De nouvelles valeurs
Si
le colonialisme puis le libéralisme ont été vecteurs de l’utopie de la
croissance, qu’est-ce qui sera vecteur de ce que certains appellent la
décroissance ou simplicité volontaire, réclamée par les actuels enjeux
planétaires ?
Les
nouvelles valeurs doivent sûrement tourner autour des notions
d’équilibre, de diversité et de complémentarité, dans la prise de
conscience que nous dépendons de ce qui nous entoure tout comme nous
sommes en constant échange avec cet environnement, humain ou non humain.
Le
vecteur ne doit plus seulement se décliner du Nord vers le Sud sur la
question de l’après-développement, mais du Sud vers le Nord également.
C’est alors supposer que nous soyons aptes à écouter ce qui vient de là
et à échanger. C’est supposer que notre système de pensée et de valeurs
puissent évoluer.
C’est
aussi supposer que nous soyons ouverts à ces nouvelles valeurs :
« équilibre » contre « croissance », « diversité » contre « uniformité »
de la mondialisation.
[1]
« Peuples Indigènes : Humanité et environnement durables » : un film
sur Identité, Spiritualité, Culture et Droits des Peuples Autochtones,
face au Développement Durable.
Un film documentaire de 45’, témoignage des propositions des Peuples Indigènes au Sommet
Mondial du Développement Durable - Johannesbourg- 2002
[2]Philippe Descola, La nature domestique. Symbolisme et praxis dans l’écologie des Achuar, Paris, Maison des sciences de l’homme, 1986.

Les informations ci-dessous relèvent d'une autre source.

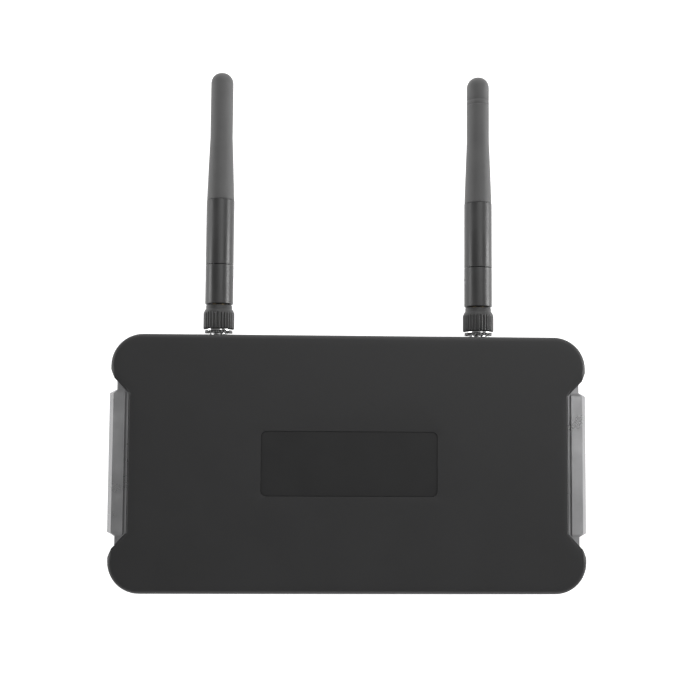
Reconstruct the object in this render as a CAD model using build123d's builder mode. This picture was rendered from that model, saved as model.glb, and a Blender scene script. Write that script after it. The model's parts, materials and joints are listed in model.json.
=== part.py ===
from build123d import *
import os

# Wireless receiver: a flat two-shell case with side panels and two screw-on, folding antennas.
# Origin at the centre of the case on the resting plane; +X right, +Y to the rear, +Z up. Millimetres.

# Case
case_width = 165.0
case_depth = 89.0
case_height = 30.0
foot_height = 2.0
split_z = 16.0
corner_radius = 11.0
edge_radius = 1.5
notch_edge = 0.4
wall = 2.5
floor_thickness = 2.0
fit_gap = 0.1

# Side notches and the panels in them
notch_x = 76.0
notch_flat = 24.0
knee_x, knee_y = 81.0, 29.0
notch_end = 32.6
panel_top = 29.0
tab_spacing = 26.0
tab_width = 6.0
tab_height = 3.8

# Label on the top cover
label_width, label_depth = 61.0, 22.4
label_recess = 0.45
label_thickness = 0.25

# Front and rear panels behind their windows in the case wall
window_width = 130.0
window_low, window_high = 6.0, 26.0
plate_width = 138.0
plate_thickness = 2.0

# Case screws, feet and boards
boss_x, boss_y = 70.0, 34.5
boss_top = 12.0
foot_x, foot_y = 60.0, 30.0
foot_radius = 5.0
foot_seat = 0.5
pillar_radius, pillar_bore, pillar_bore_depth = 3.5, 1.5, 12.0
boss_radius, boss_clearance = 4.5, 1.7
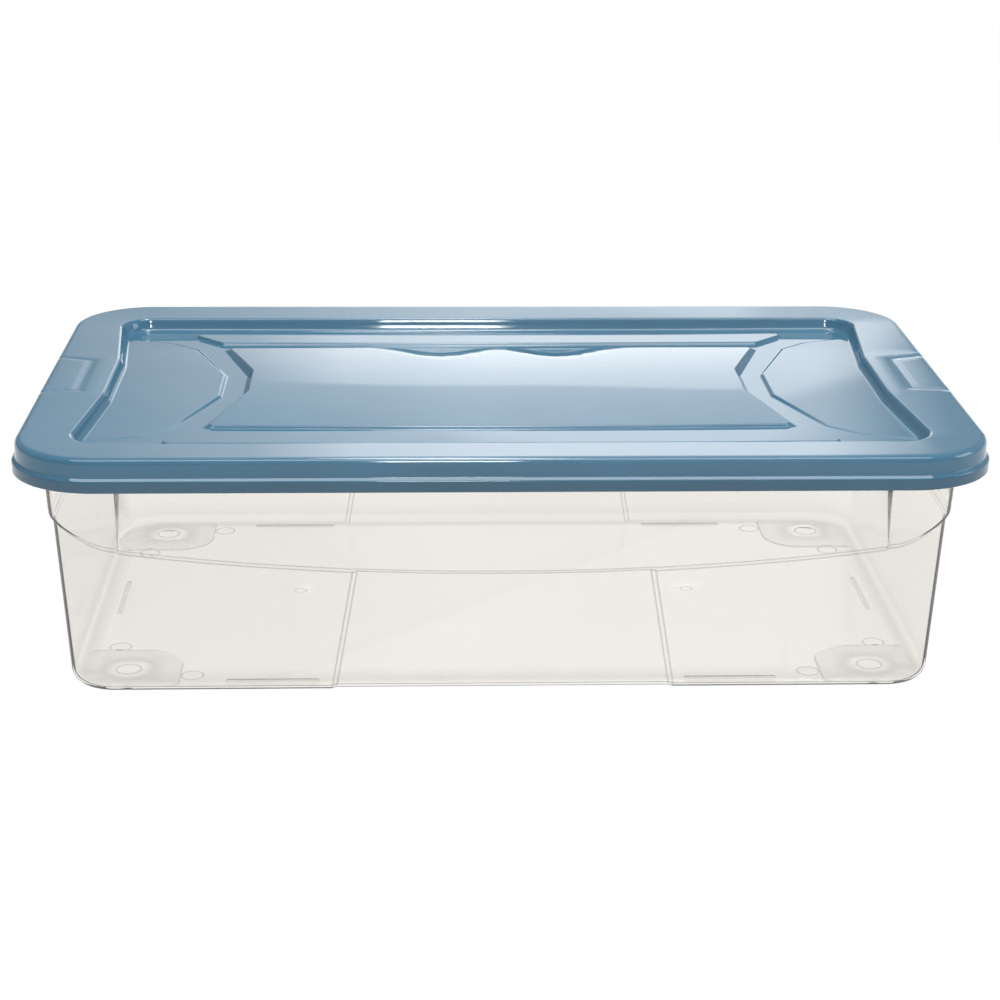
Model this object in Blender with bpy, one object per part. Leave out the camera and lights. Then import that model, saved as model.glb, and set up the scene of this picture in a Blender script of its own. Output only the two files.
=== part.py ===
"""Under bed storage box: a clear tub and a press-on lid. Metres, +Z up.

The origin is the middle of the tub's flat underside, X runs along the box and Y across it.
Every ring of points is worked out in the quarter where x and y are positive, then mirrored.
"""

import math

import bmesh
import bpy
from mathutils import Vector
from mathutils.geometry import delaunay_2d_cdt

# Tub walls: half sizes of the outer face at the floor line, and how they grow with height
TUB_HALF_X = 0.2751
TUB_HALF_Y = 0.1596
TUB_RADIUS = 0.0294
WALL_SLOPE = 0.075
RADIUS_SLOPE = 0.153
TUB_THICKNESS = 0.002
BASE_FILLET = 0.008

# The rounded ledge where the upper wall stands proud, low in the middle of each long side
STEP_OUT = 0.00245
STEP_RISE = 0.0026
STEP_MIDDLE_Z = 0.0833
STEP_END_Z = 0.110
STEP_CURVE = 0.239
STEP_CURVE_4 = 0.54
STEP_CORNER_POWER = 4.5

# The sunk panel in the middle of each long wall, wider at the floor than at the ledge
PANEL_HALF_BOTTOM = 0.1075
PANEL_LEAN = 0.175
PANEL_DEPTH = 0.0022
PANEL_EDGE = 0.0016

# Rim flange with its turned-down lip, deeper at the ends as hand grips
FLANGE_HALF_X = 0.2994
FLANGE_HALF_Y = 0.1836
FLANGE_RADIUS = 0.0508
FLANGE_TOP_Z = 0.1620
FLANGE_CHAMFER = 0.0014
LIP_THICKNESS = 0.002
LIP_BOTTOM_Z = 0.1415
GRIP_BOTTOM_Z = 0.1165
GRIP_STATIONS = ((0.0960, 0.1165), (0.1015, 0.1185), (0.1040, 0.1240), (0.1055, LIP_BOTTOM_Z))

# Floor: thicker foot pads in the corners, each with a round dish underneath, and short ribs
PAD_INNER_X = 0.206
PAD_INNER_Y = 0.0945
PAD_RADIUS = 0.025
PAD_INSET = 0.0038
PAD_BOTTOM_Z = 0.0015
PAD_TOP_Z = 0.003
DISH_X = 0.240
DISH_Y = 0.1275
DISH_RADIUS = 0.016
DISH_TOP_RADIUS = 0.0075
DISH_DEPTH = 0.0013
RIB_TOP_Z = 0.0032
RIB_WIDTH = 0.003
RIB_HALF_LENGTH = 0.0295
LONG_RIB_CENTRE = (0.1465, 0.1455)
SIDE_RIB_CENTRE = (0.2580, 0.0)

# Lid: skirt with a wider lower band, a flat border and a sunk panel with raised fields
LID_HALF_X = 0.3023
LID_HALF_Y = 0.1865
LID_RADIUS = 0.0535
LID_TOP_Z = 0.1643
LID_THICKNESS = 0.002
LID_BOTTOM_Z = 0.1435
BAND_OUT = 0.0023
BAND_TOP_Z = 0.1506
BASIN_WAIST_X = 0.2593
BASIN_WAIST_Y = 0.042
BASIN_HALF_X = 0.2678
BASIN_HALF_Y = 0.151
BASIN_RADIUS = 0.022
BASIN_WALL_RUN = 0.0025
BASIN_FLOOR_Z = 0.1548
CROWN_HALF_Y = 0.095
PLATE_RISE = (0.0020, 0.0032)
STRIP_RISE = (0.0022, 0.0)
FAN_RISE = (0.0007, 0.0008)
FIELD_RAMP = 0.0016
FIELD_TOUCH = 0.0001
FAN_END_Y = 0.121
FAN_RAMP_END_Y = 0.1235
PLATE_CORNERS = ((0.166, 0.025), (0.1865, 0.0920), (0.0, 0.095))
PLATE_FOOT_CORNERS = ((0.1697, 0.0245), (0.1905, 0.0936), (0.0, 0.0966))
FAN_CORNERS = ((0.186, 0.025), (0.211, 0.093), (0.230, 0.110))
STRIP_CORNERS = ((0.193, 0.1065), (0.2165, 0.130))
FLOOR_GRID = 0.034
GRID_CLEARANCE = 0.007

# Lid ends: a slightly raised area with a U-shaped groove that runs out at the edge
RAISED_END = ((0.2615, 0.0510), (0.2980, 0.0510))
RAISED_TOP_Z = 0.1651
RAISED_BEVEL = 0.0015
GROOVE_OUTER = ((0.3040, 0.0465), (0.2760, 0.0405), (0.2727, 0.0370))
GROOVE_INNER = ((0.2815, 0.0320), (0.2840, 0.0345), (0.3040, 0.0395))
GROOVE_FLOOR_Z = 0.1639

CORNER_STEPS = 8
CORNERS = [("corner", math.radians(90 * i / CORNER_STEPS)) for i in range(CORNER_STEPS + 1)]
TUB_QUARTER = (
    [("end", y) for y in (0.0, 0.050)]
    + [("end", y) for y, _ in GRIP_STATIONS]
    + CORNERS
    + [("long", x) for x in (0.215, 0.180, 0.140)]
    + [("panel", PANEL_EDGE), ("panel", 0.0)]
    + [("long", x) for x in (0.050, 0.0)]
)
LID_QUARTER = (
    [("end", y) for y in (0.0, BASIN_WAIST_Y, 0.085, FAN_END_Y, FAN_RAMP_END_Y)]
    + CORNERS
    + [("long", x) for x in (0.200, 0.135, 0.070, 0.0)]
)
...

[3] Wayne Barker, Termites blancs et fourmis vertes, Ethnies, 1999, vol 13 n°24-25, pp 195-211
[4] Centre-Nord de la Californie : Le peuple Wintu
[5] Extrait de NAMIBIA, Africa's Harsh Paradise, par A. Bannister et P. Johnson, interprété de l'anglais par Bob Dangerfield
[6] Marshall Sahlins, Age de pierre, Age d’abondance, 1976, resp p 51 et p 111.
[7] Gerardo Reichel-Dolmatoff, The Kogi Indians and the environment Impending disaster, The Ecologist, vol 13, n°1, janvier-février 1983.
[8] Ken Darrow and Mike Saxenian, Appropriate Technology Sourcebook, Village Earth
The Consortium for Sustainable Village-Based Development.
The Consortium for Sustainable Village-Based Development.
[9] Jean-Patrick Costa, L’homme-Nature, La pensée écologique, Paris, 2000, p 24.